17th – 20th February 


For the 2022 Melbourne Art Fair, MARS Gallery have decided to flex their curatorial capabilities.

Alongside Jenna Lee, are  the stunning weavings of Carly Tarkari Dodd and the ochres of Michelle Woody Minnapinni from Jilamara Arts and Craft Association whose works featured in a sell-out exhibition of Tiwi art at MARS in early 2021.

Michelle Woody is a strong Tiwi culture woman and artist whose distinct painting style is becoming increasingly recognised on a national level. She often uses the distinct Tiwi pwoja (ironwood comb) to paint depictions of Ngiya Murakupuni (My Country), winga (saltwater) and jlamara (Tiwi body paint design). She is based in Melville Island.

Carly Tarkari Dodd is a proud Kaurna\Narungga and Ngarrindjeri artist based in Adelaide who is passionate about expressing her Aboriginal heritage through art and storytelling. Using weaving techniques, she creates three-dimensional works that celebrate the achievements of Aboriginal people alongside highlighting some of the injustices that Aboriginal people face. The process and materiality of the weaving process are central to the development of these works.
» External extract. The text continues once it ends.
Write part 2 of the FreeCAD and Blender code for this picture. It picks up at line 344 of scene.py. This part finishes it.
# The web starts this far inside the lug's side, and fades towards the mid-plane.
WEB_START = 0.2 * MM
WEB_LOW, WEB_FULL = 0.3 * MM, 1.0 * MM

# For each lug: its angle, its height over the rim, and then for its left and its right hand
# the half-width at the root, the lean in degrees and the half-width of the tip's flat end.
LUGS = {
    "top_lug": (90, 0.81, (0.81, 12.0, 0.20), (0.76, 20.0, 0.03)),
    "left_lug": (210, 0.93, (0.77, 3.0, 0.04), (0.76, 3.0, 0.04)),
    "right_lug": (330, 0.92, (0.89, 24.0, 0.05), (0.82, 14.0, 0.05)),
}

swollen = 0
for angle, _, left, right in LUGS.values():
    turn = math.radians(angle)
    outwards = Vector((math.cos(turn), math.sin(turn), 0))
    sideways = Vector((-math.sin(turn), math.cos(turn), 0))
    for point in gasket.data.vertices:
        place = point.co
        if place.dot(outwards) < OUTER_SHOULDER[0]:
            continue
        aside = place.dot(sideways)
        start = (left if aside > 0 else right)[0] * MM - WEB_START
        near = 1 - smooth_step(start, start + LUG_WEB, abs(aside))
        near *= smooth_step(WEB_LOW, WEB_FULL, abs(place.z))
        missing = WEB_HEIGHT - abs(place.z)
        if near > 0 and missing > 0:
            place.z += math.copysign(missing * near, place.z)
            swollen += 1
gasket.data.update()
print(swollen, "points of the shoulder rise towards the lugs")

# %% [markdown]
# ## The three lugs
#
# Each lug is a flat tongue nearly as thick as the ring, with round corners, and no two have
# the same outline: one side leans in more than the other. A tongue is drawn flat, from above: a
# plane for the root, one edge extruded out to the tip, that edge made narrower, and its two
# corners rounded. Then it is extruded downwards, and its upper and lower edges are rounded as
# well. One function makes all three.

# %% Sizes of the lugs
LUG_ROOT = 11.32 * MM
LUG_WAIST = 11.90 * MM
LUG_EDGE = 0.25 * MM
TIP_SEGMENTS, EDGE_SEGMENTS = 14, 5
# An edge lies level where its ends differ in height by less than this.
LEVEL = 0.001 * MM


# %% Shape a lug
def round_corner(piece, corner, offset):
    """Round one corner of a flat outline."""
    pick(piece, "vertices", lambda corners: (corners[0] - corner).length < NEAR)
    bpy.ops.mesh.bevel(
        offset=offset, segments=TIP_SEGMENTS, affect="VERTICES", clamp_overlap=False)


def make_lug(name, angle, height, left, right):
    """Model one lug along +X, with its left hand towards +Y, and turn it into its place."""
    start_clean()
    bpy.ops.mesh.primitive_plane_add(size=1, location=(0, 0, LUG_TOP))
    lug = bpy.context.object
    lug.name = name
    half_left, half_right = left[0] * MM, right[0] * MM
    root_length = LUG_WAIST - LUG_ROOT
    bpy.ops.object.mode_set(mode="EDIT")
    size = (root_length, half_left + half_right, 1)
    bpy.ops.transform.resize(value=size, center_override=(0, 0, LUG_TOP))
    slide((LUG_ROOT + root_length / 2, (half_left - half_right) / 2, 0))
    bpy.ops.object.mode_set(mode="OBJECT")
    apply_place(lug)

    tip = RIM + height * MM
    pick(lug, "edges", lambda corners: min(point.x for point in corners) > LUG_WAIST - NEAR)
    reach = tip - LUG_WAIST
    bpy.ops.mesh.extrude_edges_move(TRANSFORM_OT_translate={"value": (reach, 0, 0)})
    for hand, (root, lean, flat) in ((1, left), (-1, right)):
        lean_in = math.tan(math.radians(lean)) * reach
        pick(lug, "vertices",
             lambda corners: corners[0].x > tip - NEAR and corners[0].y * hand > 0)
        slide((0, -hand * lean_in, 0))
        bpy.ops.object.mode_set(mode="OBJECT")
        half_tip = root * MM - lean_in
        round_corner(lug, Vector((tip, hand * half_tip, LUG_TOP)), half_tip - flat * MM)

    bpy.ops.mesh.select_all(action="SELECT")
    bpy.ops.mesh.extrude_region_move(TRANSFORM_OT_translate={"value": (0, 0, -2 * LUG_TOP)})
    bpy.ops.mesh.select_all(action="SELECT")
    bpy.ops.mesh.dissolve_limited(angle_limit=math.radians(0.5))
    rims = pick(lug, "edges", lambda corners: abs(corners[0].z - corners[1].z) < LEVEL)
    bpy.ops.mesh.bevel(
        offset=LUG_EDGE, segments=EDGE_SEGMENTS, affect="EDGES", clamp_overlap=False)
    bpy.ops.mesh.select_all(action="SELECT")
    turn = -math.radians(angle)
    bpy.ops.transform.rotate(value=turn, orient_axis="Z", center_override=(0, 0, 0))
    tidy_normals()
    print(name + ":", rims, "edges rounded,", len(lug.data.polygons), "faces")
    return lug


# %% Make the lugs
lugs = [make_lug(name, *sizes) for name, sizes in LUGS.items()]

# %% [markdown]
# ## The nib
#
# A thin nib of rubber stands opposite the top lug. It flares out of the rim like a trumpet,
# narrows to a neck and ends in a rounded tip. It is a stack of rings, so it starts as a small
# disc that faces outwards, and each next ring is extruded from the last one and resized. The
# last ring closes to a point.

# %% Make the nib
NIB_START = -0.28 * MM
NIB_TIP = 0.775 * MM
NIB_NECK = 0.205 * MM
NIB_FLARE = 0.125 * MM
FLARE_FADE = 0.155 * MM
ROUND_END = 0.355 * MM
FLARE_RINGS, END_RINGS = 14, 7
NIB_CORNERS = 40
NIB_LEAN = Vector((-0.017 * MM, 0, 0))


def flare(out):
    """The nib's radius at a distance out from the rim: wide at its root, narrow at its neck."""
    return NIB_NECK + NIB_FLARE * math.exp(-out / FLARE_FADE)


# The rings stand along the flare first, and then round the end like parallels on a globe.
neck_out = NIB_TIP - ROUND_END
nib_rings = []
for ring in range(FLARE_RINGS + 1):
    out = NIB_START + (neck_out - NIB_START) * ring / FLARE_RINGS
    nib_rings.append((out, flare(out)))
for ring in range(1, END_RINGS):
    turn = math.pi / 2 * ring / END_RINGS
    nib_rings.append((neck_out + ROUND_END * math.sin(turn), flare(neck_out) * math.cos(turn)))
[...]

Collectors might recognise Jenna Lee’s name from this year’s Telstra National Aboriginal and Torres Strait Islander Art Award (NATSIAA) where she took out the Wandjuk Marika 3D Memorial Award. Lee is a Larrakia, Wardaman and Karajarri woman, based now in Melbourne  , whose contemporary art practice explores the acts of identity, identification, labels and language. Being a Gay, Asian, Anglo-Australian, Aboriginal woman, Lee’s practice is strongly influenced by her overlapping identities and childhood memories. As an interdisciplinary artist, her work incorporates painting, projection, found object and sculpture with a reoccurring use of paper, language and text.

Uniquely Dinan has planned the show  every step of the way with Jenna Lee and the final selection is an aesthetic, rather than political, one. While identified as indigenous, Woody, Dodd and Lee come from wildly disparate backgrounds. From Melville Island to Adelaide now to Melbourne , they bring a kaleidoscope of experiences to the party. What links them, Dinan says, is skill, beauty and both shared and disparate heritage.